Question: Is Strength Training Dangerous?
This is one of my favourite myths in the exercise world. Strength training is dangerous. Why? Where did you get this information?
You can hurt yourself. Obviously! You can hurt yourself driving, cutting vegetables, walking down stairs, waterskiing, getting out of the shower. Pretty sure I could extend that list indefinitely.
I am not sure when going to the gym became one of the more dangerous activities on earth that was simply too dangerous to do without qualified supervision. But somewhere along the way this is exactly what happened.
Here is a great quote from a fellow strength coach to think about:
“If you think being weak is dangerous, try being weak. Being weak is dangerous.”
– Bret Contreras
This isn’t to say good coaching is irrelevant or you aren’t increasing your chances of getting hurt by going it alone. You will definitely have better results and less chance of getting hurt if you work with an experienced, educated, and certified fitness coach, just as having a pro chef teach you to cook will give you better odds at not slicing off a finger when preparing a meal that people actually want to eat.
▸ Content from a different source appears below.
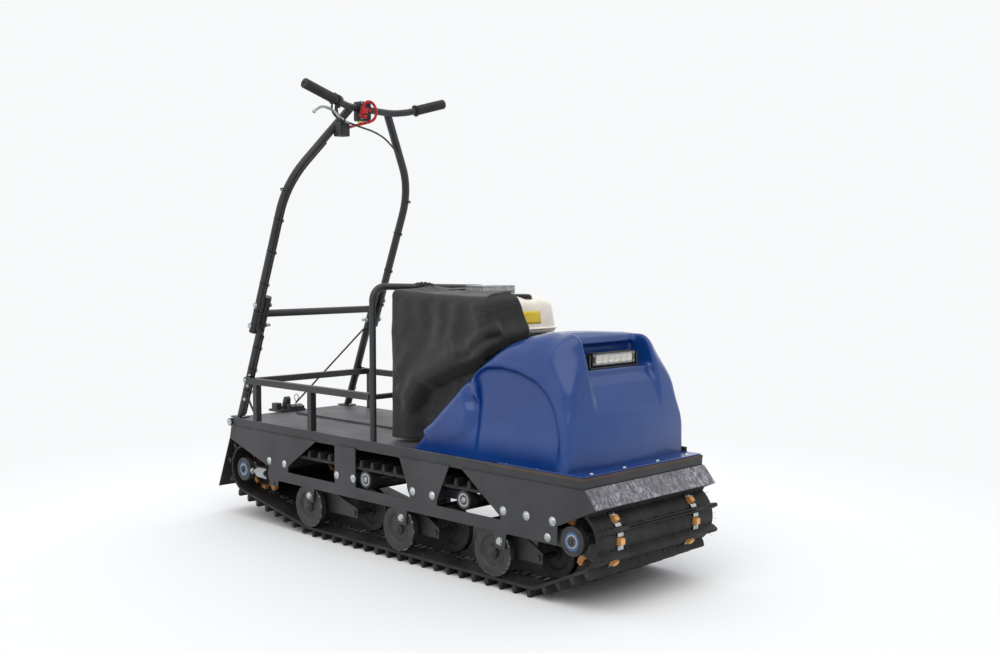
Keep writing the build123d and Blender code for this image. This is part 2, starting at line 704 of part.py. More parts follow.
# Side view of the catch that drops over the tow pin: x, height over the deck
CATCH = [(-788, 7), (-748, 7), (-752, 20), (-757, 26), (-756, 44), (-763, 52), (-772, 50), (-778, 34)]
CATCH_TAIL = [(-766, 7), (-745, 7), (-745, 16), (-766, 22)]
CATCH_Y = (-34.0, -16.0)
CATCH_STOP_X = (-796.0, -768.0)
CATCH_STOP_H = 30.0


def make_hitch():
    """The tow hitch on the rear edge of the deck, with its catch."""
    base = block(HITCH_X, HITCH_Y, (DECK_TOP, DECK_TOP + HITCH_T))
    base += block(CATCH_STOP_X, (HITCH_Y[0], HITCH_Y[0] + 22), (DECK_TOP, DECK_TOP + CATCH_STOP_H))
    for outline, y0, y1 in ((CATCH, *CATCH_Y), (CATCH_TAIL, CATCH_Y[1] - 1, HITCH_Y[1])):
        base += slab([(x, DECK_TOP + height) for x, height in outline], y0, y1)
    return base - Pos(TOW_PIN_X, TOW_PIN_Y, DECK_TOP) * Cylinder(TOW_BORE_R, 4 * HITCH_T)


# The lever's cable up to the far arm, and the free stop cord: x, y, z
LEVER_CABLE = [
    (-300, -106, 1301), (-296, -66, 1291), (-308, 0, 1282), (-331, 62, 1268),
    (-352, 112, 1247), (-372, 161, 1217), (-384.4, 183.6, 1186.6),
]
STOP_CORD = [
    (-304, -54, 1328), (-290, -60, 1352), (-290, -42, 1373), (-290, -20, 1372),
    (-290, -3, 1354), (-290, -3, 1328), (-290, -20, 1311), (-302, -40, 1304),
    (-320, -66, 1297), (-328, -93, 1287),
]
CORD_R = 3.0
BUNDLE_R = 5.0
# Where the cables on the arms start above the fold, and how they run up them
CABLE_FOOT = 10.0
NEAR_RUN = 148.0
FAR_INSIDE = 9.0
FAR_AHEAD = 13.7
RELEASE_END = (-762.0, 8.0, 362.0)


# Hand lever: the middle of its ring on the bar, and its blade: x, y, z
LEVER_RING = (-303.0, -140.0, 1366.0)
LEVER_RING_R = 17.0
LEVER_ROOT = (-301.0, -152.0, 1356.0)
BLADE = [
    (-299, -130, 1309), (-300, -143, 1314), (-300, -165, 1334), (-300, -205, 1342),
    (-300, -240, 1326),
]
BLADE_R = 4.0
ADJUSTER_R = 4.5
ADJUSTER_L = 20.0


def make_lever():
    """The hand lever and its perch on the right of the bar."""
    way = Vector(*BAR[1]) - Vector(*BAR[0])
    perch = Plane(LEVER_RING, z_dir=(way.X, -way.Y, way.Z))
    ring = Solid.make_cylinder(LEVER_RING_R, 16, perch)
    ring -= Solid.make_cylinder(BAR_R + RUNNING_GAP, 16, perch)
    gland, ahead = Vector(*LEVER_CABLE[0]), Vector(*LEVER_CABLE[1])
    way = (gland - ahead).normalized()
    arm = tube_path([LEVER_ROOT, gland + way * 34, gland + way * (ADJUSTER_L - 4)], [8], 6)
    adjuster = Solid.make_cylinder(ADJUSTER_R, ADJUSTER_L, Plane(gland, z_dir=way))
    blade = tube_path(BLADE, [15, 15, 40], BLADE_R)
    return (ring + arm + adjuster + blade) - make_handlebar()


# Switch block round the bar and junction box on the near arm: x, y, z, rounding
SWITCH = ((-340.0, -302.0), (-57.0, -12.0), (1312.0, 1374.0), 5.0)
JUNCTION = ((-352.0, -314.0), (-127.0, -90.0), (1260.0, 1304.0), 3.0)


def rounded_block(x, y, z, radius):
    """A box with all its edges rounded."""
    return fillet(block(x, y, z).edges(), radius)


def make_switch():
    """The switch block on the middle of the bar and the box on the near arm."""
    bar = rod_y(BAR[0][0], BAR[0][2], BAR_R + RUNNING_GAP, -100, 100)
    box = (rounded_block(*JUNCTION) - make_arch()).solids().sort_by(SortBy.VOLUME)[-1]
    return Compound([(rounded_block(*SWITCH) - bar).solid(), box])


def soft_tube(points, radius, name):
    """A cord's solid: straight runs joined by arcs as large as they allow."""
    vectors = [Vector(*point) for point in points]
    radii = []
    for before, at, after in zip(vectors, vectors[1:], vectors[2:]):
        turn = radians((at - before).get_angle(after - at))
        run = min((at - before).length, (after - at).length)
        radii.append(0.45 * run / (sin(turn / 2) / cos(turn / 2)))
    cord = tube_path(points, radii, radius)
    length = cord.volume / (pi * radius ** 2)
    print(f"{name}: {length:.0f} mm long, {2 * radius:.0f} mm thick, arcs {min(radii):.1f} mm or more")
    return cord


def make_cords():
    """The cables along the handle, the lever's cable and the free stop cord."""
    save(soft_tube(STOP_CORD, CORD_R, "stop_cord"), "stop_cord")
    save(soft_tube(LEVER_CABLE, CORD_R, "lever_cable"), "lever_cable")
    slope = atan2(ARCH_Y - ARCH_TOP_Y, ARCH_TOP - ARCH_CORNER)
    # Along the near arm, in front of its tube
    ahead = HANDLE_TUBE_R + BUNDLE_R + TIE_GAP
    inward = NEAR_RUN * sin(slope) / cos(slope)
    near = [
        lean_point(-ARCH_Y, CABLE_FOOT, ahead), lean_point(-ARCH_Y, ARCH_CORNER, ahead),
        lean_point(inward - ARCH_Y, ARCH_CORNER + NEAR_RUN, ahead),
    ]
    # Along the far arm, in front of it and a little inside, up to the free cable
    y = ARCH_Y - FAR_INSIDE
    corner = ARCH_CORNER - FAR_INSIDE * sin(slope / 2) / cos(slope / 2)
    far = [
        lean_point(y, CABLE_FOOT, FAR_AHEAD), lean_point(y, corner, FAR_AHEAD), LEVER_CABLE[-1],
    ]
    runs = [(near, ARCH_BEND_R, BUNDLE_R), (far, ARCH_BEND_R - FAR_INSIDE, CORD_R)]
    save(Compound([tube_path(run, [bend], r).solid() for run, bend, r in runs]), "arch_cables")
    low = [lean_point(-LOWER_Y, -45, ahead), lean_point(-LOWER_Y, -320, ahead)]
    save(tube_path(low, None, BUNDLE_R), "engine_cable")
    start = lean_point(LOWER_Y - HANDLE_TUBE_R - CORD_R - TIE_GAP, -36)
    save(tube_path([start, RELEASE_END], None, CORD_R), "release_cable")


def main():
    """Write every node of the machine."""
    save(make_track(), "track")
    front_phase = window_angle(FRONT_AXLE_X, 0)
    rear_phase = window_angle(REAR_AXLE_X, pi)
    save(both_sides(make_sprocket(FRONT_AXLE_X, FRONT_AXLE_Z, front_phase)), "front_sprockets")
    save(both_sides(make_sprocket(REAR_AXLE_X, REAR_AXLE_Z, rear_phase)), "rear_sprockets")
    save(make_axle(FRONT_AXLE_X, FRONT_AXLE_Z), "front_axle")
    save(make_axle(REAR_AXLE_X, REAR_AXLE_Z), "rear_axle")
    save(make_housings(FRONT_AXLE_X, FRONT_AXLE_Z, 595), "front_bearing_housings")
    save(make_housings(REAR_AXLE_X, REAR_AXLE_Z, -540), "rear_bearing_housings")
    save(make_bearings(), "axle_bearings")
    save(make_rollers(1, OUTER_ROLLER_Y), "outer_rollers")
    save(make_rollers(2, INNER_ROLLER_Y), "inner_rollers")
    rockers = [make_rocker(*bogie) for bogie in BOGIES]
    save(Compound([solid for rocker in rockers for solid in rocker.solids()]), "rocker_arms")
    reach = BRACKET_Y + 6
    pivots = [rod_y(bogie[0], PIVOT_Z, PIVOT_R, -reach, reach) for bogie in BOGIES]
    save(Compound(pivots), "pivot_tubes")
    wheels = []
    for x in SUPPORTS:
        outer = TRACK_WIDTH / 2 - 2
        ring = rod_y(x, support_z(x), SUPPORT_R, outer - SUPPORT_W, outer)
        ring -= rod_y(x, support_z(x), SHAFT_R + RUNNING_GAP, 0, outer)
        wheels += both_sides(ring).solids()
    save(Compound(wheels), "support_rollers")
    reach = TRACK_WIDTH / 2
    shafts = [rod_y(x, support_z(x), SHAFT_R, -reach, reach) for x in SUPPORTS]
    save(Compound(shafts), "support_shafts")
    plate = make_side_plate()
    save(plate, "side_plate_left")
    save(mirror(plate, about=Plane.XZ), "side_plate_right")
    save(make_main_frame(), "main_frame")
    deck = block((FRAME_REAR_X, FRAME_FRONT_X), (-INNER_Y, INNER_Y), (DECK_Z, DECK_TOP))
    deck += block(DECK_RIB_X, DECK_RIB_Y, (DECK_TOP - 1, DECK_TOP + DECK_RIB_H))
    save(deck, "deck_plate")
    save(make_cross_members(), "cross_members")
    save(make_pivot_brackets(), "pivot_brackets")
    save(slab(BUMPER, -SIDE_Y, SIDE_Y), "front_bumper")
    save(rod_y(*CROSSBAR, HANDLE_TUBE_R, -SIDE_Y - 2, SIDE_Y + 2), "rear_crossbar")
    save(slab(FLAP, 1 - INNER_Y, INNER_Y - 1), "mud_flap")
    save(make_basket(), "basket_rails")
    save(make_hoop(), "rack_hoop")
    save(make_lower_handle(), "handle_lower_frame")
    save(make_fold_bolts(), "fold_bolts")
    save(make_arch(), "handle_arch")
    save(make_handlebar(), "handlebar")
    save(make_grips(), "handle_grips")
    save(make_hood(), "hood")
    save(make_cover(), "engine_cover")
    save(block(LATCH_X, (INNER_Y, INNER_Y + LATCH_T), LATCH_Z), "hood_latch")
    save(make_hitch(), "tow_hitch")
    save(make_lever(), "hand_lever")
    save(make_switch(), "switch_block")
    make_engine()
    make_lamp()
    make_cords()


main()
print(f"belt loop {LOOP:.1f} mm, {WINDOWS} windows at {PITCH:.2f} mm, fold at x {FOLD_X:.1f}")
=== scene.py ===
"""Looks of the tracked snow tug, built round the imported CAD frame. Metres."""

import math

import bmesh
import bpy
import numpy as np
from mathutils import Matrix, Vector


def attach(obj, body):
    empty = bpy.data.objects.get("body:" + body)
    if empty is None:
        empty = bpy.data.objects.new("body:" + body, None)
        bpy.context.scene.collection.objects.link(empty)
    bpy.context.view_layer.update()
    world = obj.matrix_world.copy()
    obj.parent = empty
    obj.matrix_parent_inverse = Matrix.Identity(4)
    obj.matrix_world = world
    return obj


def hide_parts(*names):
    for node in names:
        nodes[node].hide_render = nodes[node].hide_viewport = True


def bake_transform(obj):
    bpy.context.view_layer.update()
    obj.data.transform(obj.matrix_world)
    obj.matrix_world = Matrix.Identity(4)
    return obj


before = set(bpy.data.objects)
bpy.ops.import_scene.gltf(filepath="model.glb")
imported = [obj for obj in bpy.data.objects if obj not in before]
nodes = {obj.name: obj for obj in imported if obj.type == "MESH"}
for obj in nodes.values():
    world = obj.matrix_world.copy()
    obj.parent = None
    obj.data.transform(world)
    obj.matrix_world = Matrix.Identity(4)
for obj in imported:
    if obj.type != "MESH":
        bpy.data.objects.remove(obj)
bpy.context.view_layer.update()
MM = 0.001

# Helpers


def link(obj):
    bpy.context.scene.collection.objects.link(obj)
    return obj


def mesh_object(name, verts, faces, material, smooth=True):
    """A mesh piece from points in millimetres."""
    mesh = bpy.data.meshes.new(name)
    mesh.from_pydata([tuple(c * MM for c in v) for v in verts], [], [tuple(f) for f in faces])
    mesh.validate()
    mesh.polygons.foreach_set("use_smooth", [smooth] * len(mesh.polygons))
    obj = link(bpy.data.objects.new(name, mesh))
    obj.data.materials.append(material)
    return obj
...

When we talk about lifting weights, however, people freak out! Let’s look at the numbers. You are far more likely to injure yourself playing a pickup sport (baseball, tennis or even that fun game of staff volleyball once a year) than you are lifting weights. The epidemiological research shows this.
Yet no one thinks it is a bad idea to go play a sport. Or how about starting to run? Everyone thinks that is a good way to start a fitness program. Even though running is an extremely high rep plyometric activity with 2-3x additional force going through your joints, usually with poor technique, poor footwear, and no coaching or program guidelines.
Tennis? I love playing a game with my wife, but think about this; when you run and make a cutting motion (change direction suddenly) you can increase forces through the joints up to 8x bodyweight with the addition of all sorts of other multi-directional forces. Injury risk is a little higher on that then a controlled squat with less than your bodyweight and one direction of force don’t you think?
Interesting when you look at it from a physics standpoint, isn’t it?
Here is the thing – you aren’t anymore likely to hurt yourself lifting weights than you are doing any other activity in your life PLUS there are a multitude of benefits you will get from strength training including improved mobility, movement, bone density, grip strength, functional strength and cardiovascular health.
As with anything else a good coach will make the risks even lower and will increase your success exponentially. It is rare the weights cause the injury for most people. The benefits far outweigh the risks. If you can run or play sports you can lift weights. Period.